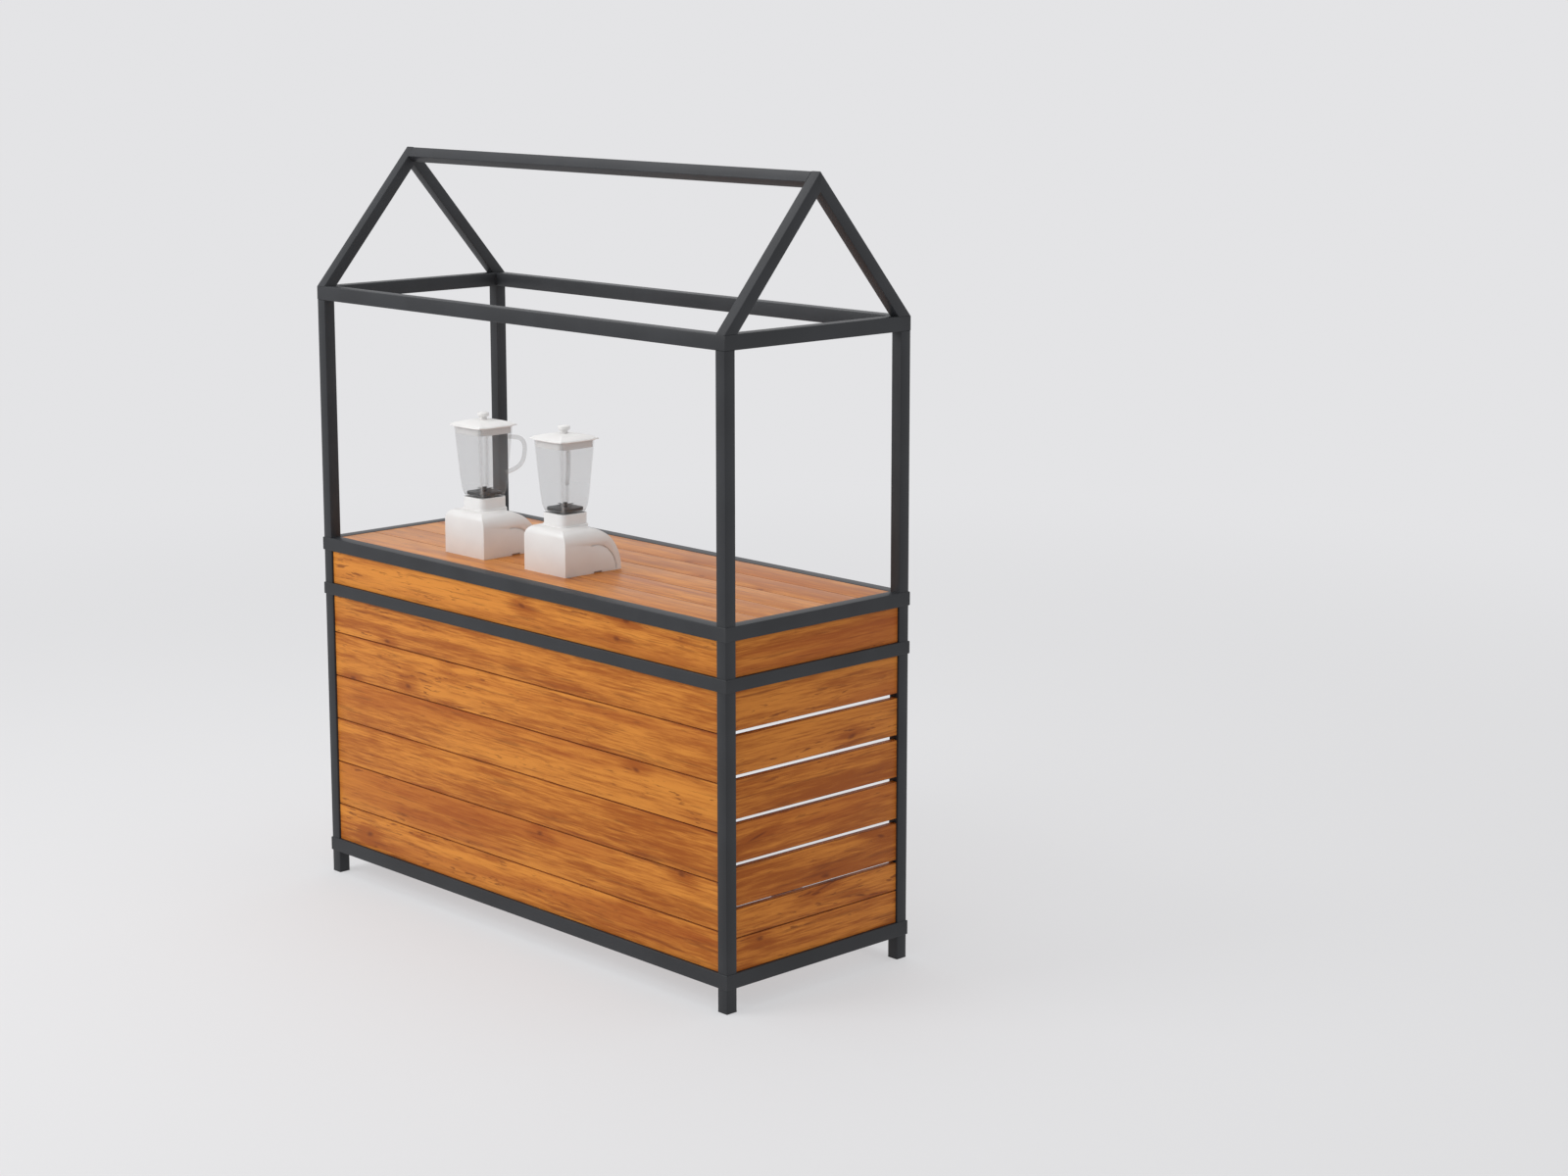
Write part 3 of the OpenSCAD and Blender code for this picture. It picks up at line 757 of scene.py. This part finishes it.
dome = flaredBox("dome", [(jarRim + rise, half) for rise, half in domeLook["levels"]], domeLook["corner"])
roundEdges(dome, *domeLook["edge"])
knobTop = lidBox[1].z - deckTop - knobLook["drop"]
neck = addDisc("neck", knobLook["neck"], jarRim + knobLook["neckFoot"], knobTop - knobLook["neckSunk"])
knob = addDisc("knob", knobLook["radius"], knobTop - knobLook["height"], knobTop)
roundEdges(knob, *knobLook["edge"])
lid = smooth(joinAll("blender_lid_left_cap", [plug, flange, dome, neck, knob]), knobLook["smooth"])
whitePlastic.dress(lid)
print("blender lid made")

shift = Vector((pitch, 0, 0))
turnHome = Matrix.Translation(home) @ Matrix.Rotation(math.pi / 2, 4, "Z") @ Matrix.Translation(-home)
for part, leftPiece, suffix, slotName in (("base", base, "shell", "white_plastic"),
                                          ("blade", cutter, "set", "black_rubber"),
                                          ("lid", lid, "cap", "white_plastic"),
                                          ("jar", jarWhole, "clear", "clear_plastic")):
    rightPiece = copyMoved(leftPiece, f"blender_{part}_right_{suffix}", (0, 0, 0))
    quarterTurn = turnHome if part == "jar" else Matrix()  # the right jar's handle points another way
    rightPiece.data.transform(Matrix.Translation(shift) @ quarterTurn)
    place(leftPiece, slotName, f"blender_{part}_left")
    place(rightPiece, slotName, f"blender_{part}_right")
print("blenders placed")


# floor, background and light

studio = {"floor": ((0.79, 0.79, 0.80, 1), (0.80, 0.80, 0.81, 1)), "floorSize": 60, "mottle": (0.6, 2),
          "ownGlow": 0.62, "fade": (2.6, 7.5), "world": 0.62, "horizon": (-0.02, 0.45),
          "low": (0.775, 0.775, 0.79, 1), "high": (0.755, 0.757, 0.772, 1)}
clearSelection()
bpy.ops.mesh.primitive_plane_add(size=studio["floorSize"], location=(0, 0, 0))
floor = bpy.context.active_object
floor.name = "studio_floor"
floorFinish = Finish("studioFloor", Roughness=0.7, Specular_IOR_Level=0.15)
floorSpot = floorFinish.coords()
mottle = floorFinish.noise(floorSpot, *studio["mottle"])
floorFinish.feed("Base Color", floorFinish.mix(mottle, *studio["floor"]))
far = floorFinish.add("VectorMath", {"operation": "LENGTH"}, {0: floorSpot}, output=1)
glow = floorFinish.add("Emission", None, {"Color": studio["low"], "Strength": 1.0})
glowShare = studio["ownGlow"] + far.ramp(*studio["fade"]) * (1 - studio["ownGlow"])
blendOut = floorFinish.add("MixShader", None, {0: glowShare})  # farther floor fades into the background
floorFinish.join(floorFinish.shader.outputs[0], blendOut.socket.node.inputs[1])
floorFinish.join(glow.socket, blendOut.socket.node.inputs[2])
floorFinish.join(blendOut.socket, floorFinish.tree.nodes["Material Output"].inputs["Surface"])
floorFinish.dress(floor)

world = bpy.data.worlds.new("studio")
bpy.context.scene.world = world
world.use_nodes = True
world.node_tree.nodes.clear()
sky = NodeBoard(world.node_tree)
height = sky.add("SeparateXYZ", None, {0: sky.add("TexCoord")}, output=2)
backdrop = sky.mix(height.ramp(*studio["horizon"]), studio["low"], studio["high"])
rayKinds = sky.add("LightPath").socket.node.outputs
seen = [Signal(sky.tree, rayKinds[f"Is {kind} Ray"]) for kind in ("Camera", "Glossy", "Transmission")]
lit = sky.add("Background", None, {"Color": (1, 1, 1, 1), "Strength": studio["world"]})
backed = sky.add("Background", None, {"Color": backdrop, "Strength": 1.0})
mixed = sky.add("MixShader", None, {0: (seen[0] + seen[1] + seen[2]).least(1), 1: lit, 2: backed})
sky.add("OutputWorld", None, {"Surface": mixed}, output=None)


lamps = {
    "key": {"spot": (-2.4, -4.8, 4.4), "aim": (0, 0, 0.9), "size": 3.4, "power": 160},
    "top": {"spot": (-0.6, 0.4, 5.2), "aim": (0, 0, 0.9), "size": 4.5, "power": 75},
}
for lampName, lampLook in lamps.items():
    spot, aim = Vector(lampLook["spot"]), Vector(lampLook["aim"])
    clearSelection()
    facing = (aim - spot).to_track_quat("-Z", "Y").to_euler()
    bpy.ops.object.light_add(type="AREA", location=spot, rotation=facing)
    lamp = bpy.context.active_object
    lamp.name = "lamp_" + lampName
    lamp.data.shape = "SQUARE"
    lamp.data.size = lampLook["size"]
    lamp.data.energy = lampLook["power"]

cameraLook = {"spot": (6.0845, -5.128, 2.576), "turn": (79.968, 0, 46.196), "lens": 66.12, "sensor": 36,
              "lift": -0.05, "farClip": 200}
clearSelection()
bpy.ops.object.camera_add(location=cameraLook["spot"], rotation=[math.radians(a) for a in cameraLook["turn"]])
camera = bpy.context.active_object
camera.data.lens = cameraLook["lens"]
camera.data.sensor_width = cameraLook["sensor"]
camera.data.shift_y = cameraLook["lift"]
camera.data.clip_end = cameraLook["farClip"]
bpy.context.scene.camera = camera
bpy.context.scene.view_settings.view_transform = "Standard"
print("stage, lights and camera set")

──────────────────────────────

Exercise instructions: Which lines contain "part"? Show each of them.

Exercise result:
Write part 3 of the OpenSCAD and Blender code for this picture. It picks up at line 757 of scene.py. This part finishes it.
for part, leftPiece, suffix, slotName in (("base", base, "shell", "white_plastic"),
    rightPiece = copyMoved(leftPiece, f"blender_{part}_right_{suffix}", (0, 0, 0))
    quarterTurn = turnHome if part == "jar" else Matrix()  # the right jar's handle points another way
    place(leftPiece, slotName, f"blender_{part}_left")
    place(rightPiece, slotName, f"blender_{part}_right")